The results showed that while ATMS still outperforms TMS in some temperature-channel applications due to its larger instrument design and lower noise levels, TMS performs comparably in many water vapor applications.

Ryan explained that this reflects underlying instrument physics, including similar footprint sizes and channel bandwidths between the systems.

The studies also showed that TMS forecast impacts remain detectable out to approximately three days in forecast lead time.

Independent Evaluations and Growing Operational Adoption

Ryan concluded by highlighting several independent evaluations currently underway.

These include:

  • NOAA’s Commercial Microwave Data Pilot
  • JCSDA evaluation studies for the US Air Force
  • Ongoing NOAA and NASA assimilation studies
  • Additional evaluations related to the NASA TROPICS mission

NOAA has already integrated TMS observations into systems including:

  • Microwave Integrated Retrieval System (MiRS)
  • AWIPS workflows
  • Operational evaluation environments

According to Ryan, early results from these programs continue to demonstrate meaningful forecast improvements from rapid-refresh microwave observations.

Building the Future Global Observing System

Ryan’s presentation reinforced a broader shift taking place across weather forecasting.

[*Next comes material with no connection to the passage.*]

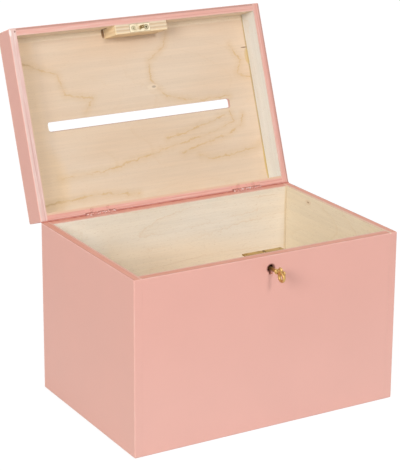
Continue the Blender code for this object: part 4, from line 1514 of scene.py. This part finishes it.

As forecasting systems increasingly depend on higher-frequency global observations, rapid-refresh microwave constellations like TMS are becoming more operationally valuable — not only for research, but for real-world forecasting, nowcasting, and early warning systems.

By combining frequent global coverage, cloud-penetrating observations, and operational integration pathways, Tomorrow.io’s Microwave Sounder Constellation is helping build what may become a foundational layer of the next-generation global observing system.